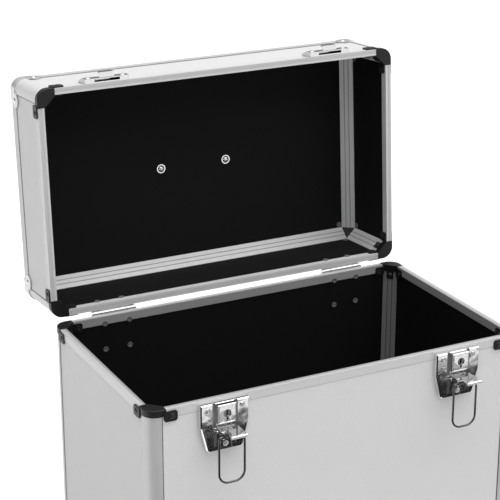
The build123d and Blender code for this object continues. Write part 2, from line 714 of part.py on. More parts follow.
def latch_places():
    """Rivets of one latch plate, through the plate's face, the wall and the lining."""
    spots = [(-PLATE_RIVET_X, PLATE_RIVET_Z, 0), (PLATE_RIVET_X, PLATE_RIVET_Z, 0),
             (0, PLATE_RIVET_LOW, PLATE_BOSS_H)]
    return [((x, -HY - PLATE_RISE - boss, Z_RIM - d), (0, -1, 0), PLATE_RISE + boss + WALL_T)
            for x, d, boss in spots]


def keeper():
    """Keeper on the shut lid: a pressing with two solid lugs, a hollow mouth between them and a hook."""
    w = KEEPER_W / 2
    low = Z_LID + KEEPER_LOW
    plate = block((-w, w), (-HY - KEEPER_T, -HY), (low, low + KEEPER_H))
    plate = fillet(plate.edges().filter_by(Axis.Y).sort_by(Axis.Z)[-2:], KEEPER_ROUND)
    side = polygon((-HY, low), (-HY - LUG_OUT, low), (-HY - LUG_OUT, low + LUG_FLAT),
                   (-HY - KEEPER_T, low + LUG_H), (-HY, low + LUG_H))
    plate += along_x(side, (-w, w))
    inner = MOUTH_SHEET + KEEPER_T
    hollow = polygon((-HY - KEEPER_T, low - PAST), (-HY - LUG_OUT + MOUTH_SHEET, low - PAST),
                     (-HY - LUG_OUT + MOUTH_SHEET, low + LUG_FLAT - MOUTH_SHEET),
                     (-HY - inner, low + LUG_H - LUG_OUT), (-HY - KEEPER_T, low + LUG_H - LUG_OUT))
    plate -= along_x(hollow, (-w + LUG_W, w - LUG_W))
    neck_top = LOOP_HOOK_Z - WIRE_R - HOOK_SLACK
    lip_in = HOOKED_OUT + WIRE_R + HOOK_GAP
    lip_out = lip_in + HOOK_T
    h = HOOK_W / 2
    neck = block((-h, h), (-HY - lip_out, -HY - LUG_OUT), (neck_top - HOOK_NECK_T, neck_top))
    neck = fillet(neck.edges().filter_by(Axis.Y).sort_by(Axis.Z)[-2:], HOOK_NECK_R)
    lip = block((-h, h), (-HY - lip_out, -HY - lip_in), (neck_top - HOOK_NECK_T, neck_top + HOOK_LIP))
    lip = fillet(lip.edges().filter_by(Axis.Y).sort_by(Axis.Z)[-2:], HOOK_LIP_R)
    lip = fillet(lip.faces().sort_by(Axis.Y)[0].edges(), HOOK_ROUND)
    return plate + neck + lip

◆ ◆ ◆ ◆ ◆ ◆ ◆

* **What you should do**
Copy the material above back out, exactly as written.

* **Task result**
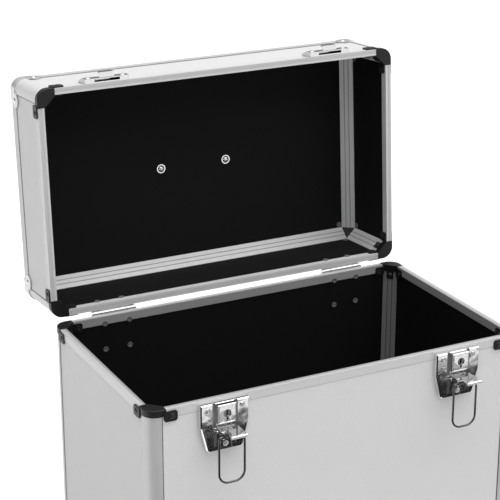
The build123d and Blender code for this object continues. Write part 2, from line 714 of part.py on. More parts follow.
def latch_places():
    """Rivets of one latch plate, through the plate's face, the wall and the lining."""
    spots = [(-PLATE_RIVET_X, PLATE_RIVET_Z, 0), (PLATE_RIVET_X, PLATE_RIVET_Z, 0),
             (0, PLATE_RIVET_LOW, PLATE_BOSS_H)]
    return [((x, -HY - PLATE_RISE - boss, Z_RIM - d), (0, -1, 0), PLATE_RISE + boss + WALL_T)
            for x, d, boss in spots]


def keeper():
    """Keeper on the shut lid: a pressing with two solid lugs, a hollow mouth between them and a hook."""
    w = KEEPER_W / 2
    low = Z_LID + KEEPER_LOW
    plate = block((-w, w), (-HY - KEEPER_T, -HY), (low, low + KEEPER_H))
    plate = fillet(plate.edges().filter_by(Axis.Y).sort_by(Axis.Z)[-2:], KEEPER_ROUND)
    side = polygon((-HY, low), (-HY - LUG_OUT, low), (-HY - LUG_OUT, low + LUG_FLAT),
                   (-HY - KEEPER_T, low + LUG_H), (-HY, low + LUG_H))
    plate += along_x(side, (-w, w))
    inner = MOUTH_SHEET + KEEPER_T
    hollow = polygon((-HY - KEEPER_T, low - PAST), (-HY - LUG_OUT + MOUTH_SHEET, low - PAST),
                     (-HY - LUG_OUT + MOUTH_SHEET, low + LUG_FLAT - MOUTH_SHEET),
                     (-HY - inner, low + LUG_H - LUG_OUT), (-HY - KEEPER_T, low + LUG_H - LUG_OUT))
    plate -= along_x(hollow, (-w + LUG_W, w - LUG_W))
    neck_top = LOOP_HOOK_Z - WIRE_R - HOOK_SLACK
    lip_in = HOOKED_OUT + WIRE_R + HOOK_GAP
    lip_out = lip_in + HOOK_T
    h = HOOK_W / 2
    neck = block((-h, h), (-HY - lip_out, -HY - LUG_OUT), (neck_top - HOOK_NECK_T, neck_top))
    neck = fillet(neck.edges().filter_by(Axis.Y).sort_by(Axis.Z)[-2:], HOOK_NECK_R)
    lip = block((-h, h), (-HY - lip_out, -HY - lip_in), (neck_top - HOOK_NECK_T, neck_top + HOOK_LIP))
    lip = fillet(lip.edges().filter_by(Axis.Y).sort_by(Axis.Z)[-2:], HOOK_LIP_R)
    lip = fillet(lip.faces().sort_by(Axis.Y)[0].edges(), HOOK_ROUND)
    return plate + neck + lip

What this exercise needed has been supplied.